- _Goal of the exercise_
Reproduce the listing below without any change.

[Begin Extracted information]

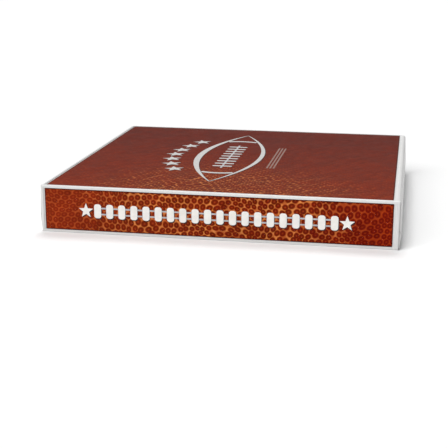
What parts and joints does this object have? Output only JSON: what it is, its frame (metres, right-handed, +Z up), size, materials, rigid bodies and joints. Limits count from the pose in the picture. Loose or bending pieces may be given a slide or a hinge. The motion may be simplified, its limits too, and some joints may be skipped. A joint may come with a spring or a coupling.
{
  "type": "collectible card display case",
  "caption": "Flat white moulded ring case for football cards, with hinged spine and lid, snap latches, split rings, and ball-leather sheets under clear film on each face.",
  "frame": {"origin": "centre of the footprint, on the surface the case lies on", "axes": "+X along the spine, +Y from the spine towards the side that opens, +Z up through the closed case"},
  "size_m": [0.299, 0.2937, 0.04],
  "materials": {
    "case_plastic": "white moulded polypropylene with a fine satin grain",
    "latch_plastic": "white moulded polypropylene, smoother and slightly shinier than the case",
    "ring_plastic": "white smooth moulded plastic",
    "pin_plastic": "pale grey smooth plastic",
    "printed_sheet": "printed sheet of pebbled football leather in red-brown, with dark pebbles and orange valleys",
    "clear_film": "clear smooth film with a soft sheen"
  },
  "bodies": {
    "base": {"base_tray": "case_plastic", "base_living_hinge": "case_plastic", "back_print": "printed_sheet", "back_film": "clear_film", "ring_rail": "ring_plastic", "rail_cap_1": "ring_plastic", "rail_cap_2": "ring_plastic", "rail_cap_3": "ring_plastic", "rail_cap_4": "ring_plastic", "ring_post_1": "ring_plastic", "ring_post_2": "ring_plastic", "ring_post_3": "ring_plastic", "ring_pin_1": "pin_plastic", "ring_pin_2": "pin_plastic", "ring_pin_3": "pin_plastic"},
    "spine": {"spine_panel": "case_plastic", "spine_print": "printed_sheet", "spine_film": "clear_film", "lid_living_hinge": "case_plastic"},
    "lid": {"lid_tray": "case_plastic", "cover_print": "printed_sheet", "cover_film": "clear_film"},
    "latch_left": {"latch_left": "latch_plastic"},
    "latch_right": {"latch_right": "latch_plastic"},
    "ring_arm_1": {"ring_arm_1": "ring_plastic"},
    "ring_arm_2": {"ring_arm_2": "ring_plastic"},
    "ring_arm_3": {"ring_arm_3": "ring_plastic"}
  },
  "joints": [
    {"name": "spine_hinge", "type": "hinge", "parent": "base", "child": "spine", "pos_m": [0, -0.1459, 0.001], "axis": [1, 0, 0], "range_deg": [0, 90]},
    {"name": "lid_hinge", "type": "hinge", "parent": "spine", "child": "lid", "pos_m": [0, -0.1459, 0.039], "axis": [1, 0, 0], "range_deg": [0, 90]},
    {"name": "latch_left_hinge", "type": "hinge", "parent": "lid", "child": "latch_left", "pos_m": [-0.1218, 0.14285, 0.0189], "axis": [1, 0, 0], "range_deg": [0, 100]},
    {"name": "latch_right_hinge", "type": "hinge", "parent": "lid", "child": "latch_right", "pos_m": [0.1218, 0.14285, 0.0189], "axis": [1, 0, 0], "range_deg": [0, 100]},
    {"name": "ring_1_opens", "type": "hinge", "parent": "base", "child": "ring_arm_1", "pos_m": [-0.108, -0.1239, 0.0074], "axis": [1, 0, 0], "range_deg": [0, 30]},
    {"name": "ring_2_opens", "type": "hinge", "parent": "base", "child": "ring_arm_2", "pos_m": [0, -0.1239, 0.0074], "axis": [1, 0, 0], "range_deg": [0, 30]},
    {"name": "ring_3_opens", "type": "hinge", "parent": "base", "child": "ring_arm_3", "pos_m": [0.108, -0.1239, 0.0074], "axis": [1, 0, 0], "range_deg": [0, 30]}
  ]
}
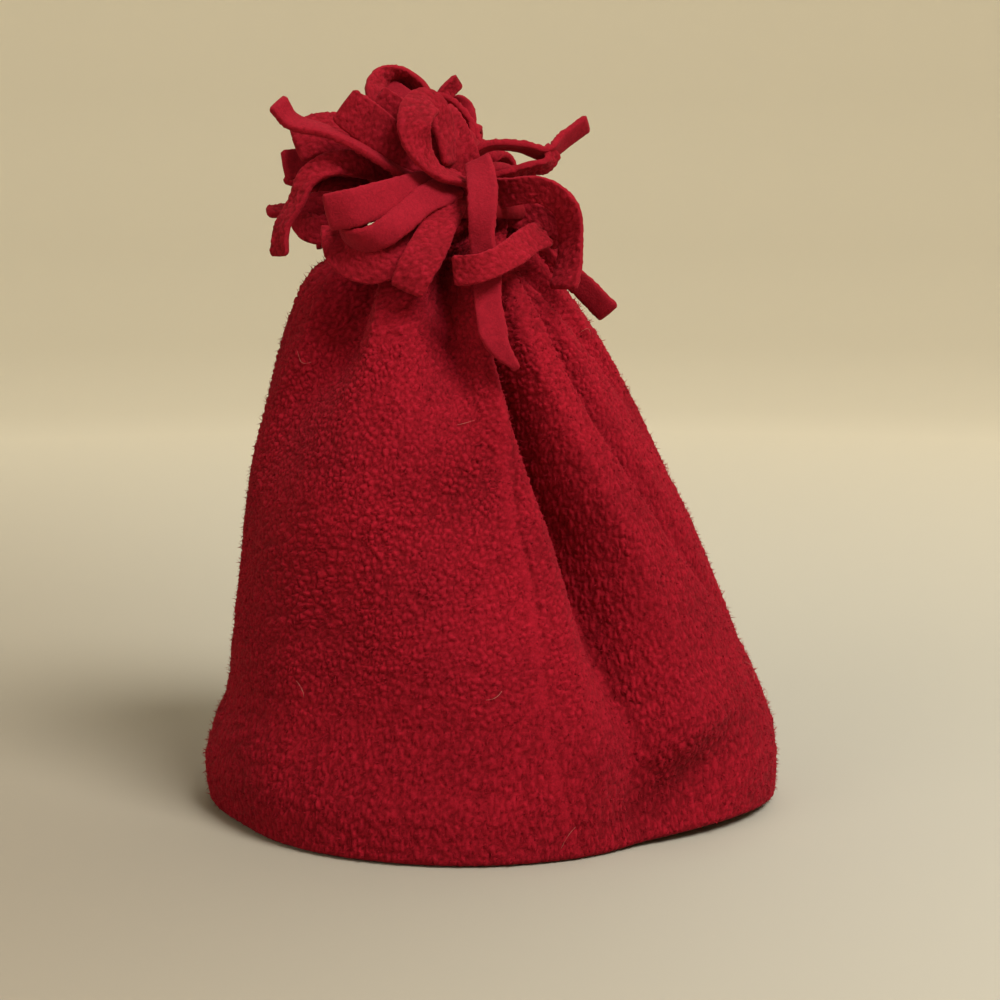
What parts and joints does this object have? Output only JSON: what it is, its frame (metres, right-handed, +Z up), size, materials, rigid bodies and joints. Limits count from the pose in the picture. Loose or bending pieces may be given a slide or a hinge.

[End Extracted information]

- _Final answer_
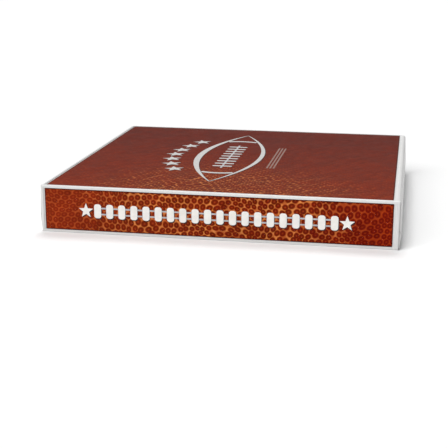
What parts and joints does this object have? Output only JSON: what it is, its frame (metres, right-handed, +Z up), size, materials, rigid bodies and joints. Limits count from the pose in the picture. Loose or bending pieces may be given a slide or a hinge. The motion may be simplified, its limits too, and some joints may be skipped. A joint may come with a spring or a coupling.
{
  "type": "collectible card display case",
  "caption": "Flat white moulded ring case for football cards, with hinged spine and lid, snap latches, split rings, and ball-leather sheets under clear film on each face.",
  "frame": {"origin": "centre of the footprint, on the surface the case lies on", "axes": "+X along the spine, +Y from the spine towards the side that opens, +Z up through the closed case"},
  "size_m": [0.299, 0.2937, 0.04],
  "materials": {
    "case_plastic": "white moulded polypropylene with a fine satin grain",
    "latch_plastic": "white moulded polypropylene, smoother and slightly shinier than the case",
    "ring_plastic": "white smooth moulded plastic",
    "pin_plastic": "pale grey smooth plastic",
    "printed_sheet": "printed sheet of pebbled football leather in red-brown, with dark pebbles and orange valleys",
    "clear_film": "clear smooth film with a soft sheen"
  },
  "bodies": {
    "base": {"base_tray": "case_plastic", "base_living_hinge": "case_plastic", "back_print": "printed_sheet", "back_film": "clear_film", "ring_rail": "ring_plastic", "rail_cap_1": "ring_plastic", "rail_cap_2": "ring_plastic", "rail_cap_3": "ring_plastic", "rail_cap_4": "ring_plastic", "ring_post_1": "ring_plastic", "ring_post_2": "ring_plastic", "ring_post_3": "ring_plastic", "ring_pin_1": "pin_plastic", "ring_pin_2": "pin_plastic", "ring_pin_3": "pin_plastic"},
    "spine": {"spine_panel": "case_plastic", "spine_print": "printed_sheet", "spine_film": "clear_film", "lid_living_hinge": "case_plastic"},
    "lid": {"lid_tray": "case_plastic", "cover_print": "printed_sheet", "cover_film": "clear_film"},
    "latch_left": {"latch_left": "latch_plastic"},
    "latch_right": {"latch_right": "latch_plastic"},
    "ring_arm_1": {"ring_arm_1": "ring_plastic"},
    "ring_arm_2": {"ring_arm_2": "ring_plastic"},
    "ring_arm_3": {"ring_arm_3": "ring_plastic"}
  },
  "joints": [
    {"name": "spine_hinge", "type": "hinge", "parent": "base", "child": "spine", "pos_m": [0, -0.1459, 0.001], "axis": [1, 0, 0], "range_deg": [0, 90]},
    {"name": "lid_hinge", "type": "hinge", "parent": "spine", "child": "lid", "pos_m": [0, -0.1459, 0.039], "axis": [1, 0, 0], "range_deg": [0, 90]},
    {"name": "latch_left_hinge", "type": "hinge", "parent": "lid", "child": "latch_left", "pos_m": [-0.1218, 0.14285, 0.0189], "axis": [1, 0, 0], "range_deg": [0, 100]},
    {"name": "latch_right_hinge", "type": "hinge", "parent": "lid", "child": "latch_right", "pos_m": [0.1218, 0.14285, 0.0189], "axis": [1, 0, 0], "range_deg": [0, 100]},
    {"name": "ring_1_opens", "type": "hinge", "parent": "base", "child": "ring_arm_1", "pos_m": [-0.108, -0.1239, 0.0074], "axis": [1, 0, 0], "range_deg": [0, 30]},
    {"name": "ring_2_opens", "type": "hinge", "parent": "base", "child": "ring_arm_2", "pos_m": [0, -0.1239, 0.0074], "axis": [1, 0, 0], "range_deg": [0, 30]},
    {"name": "ring_3_opens", "type": "hinge", "parent": "base", "child": "ring_arm_3", "pos_m": [0.108, -0.1239, 0.0074], "axis": [1, 0, 0], "range_deg": [0, 30]}
  ]
}
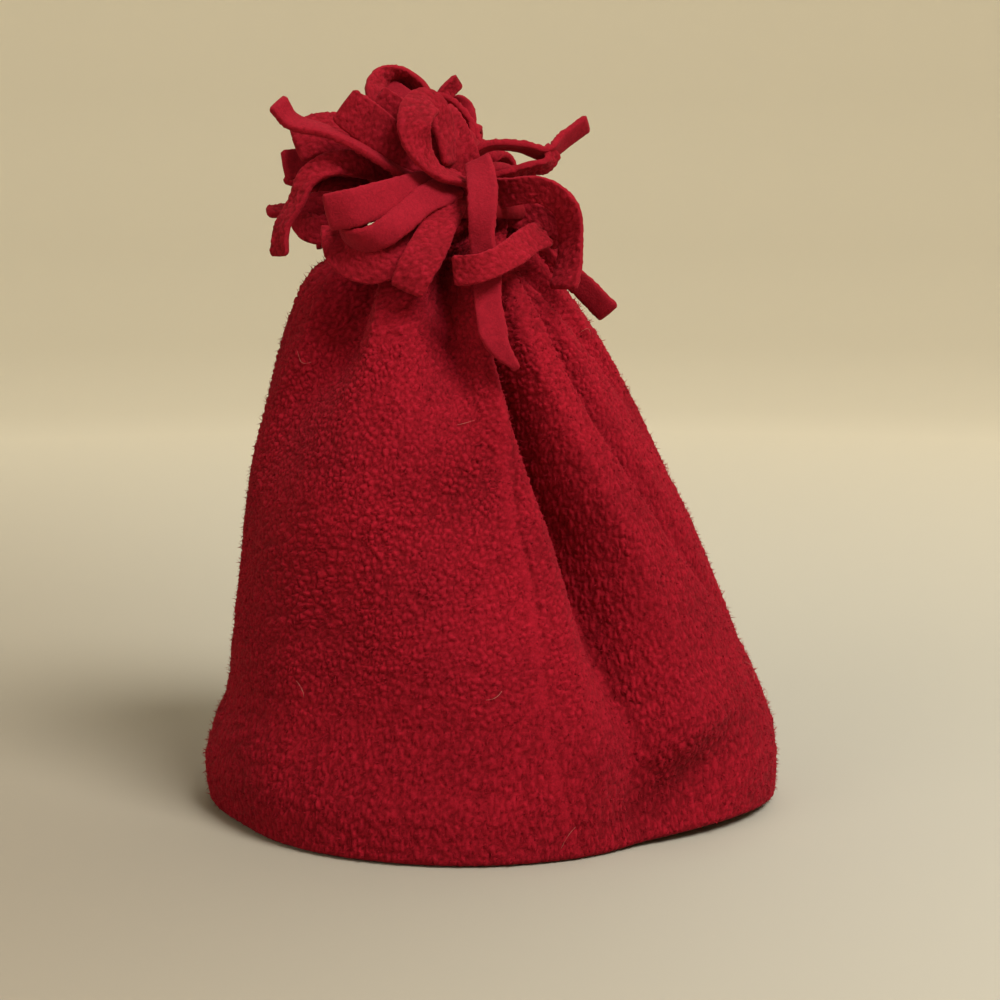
What parts and joints does this object have? Output only JSON: what it is, its frame (metres, right-handed, +Z up), size, materials, rigid bodies and joints. Limits count from the pose in the picture. Loose or bending pieces may be given a slide or a hinge.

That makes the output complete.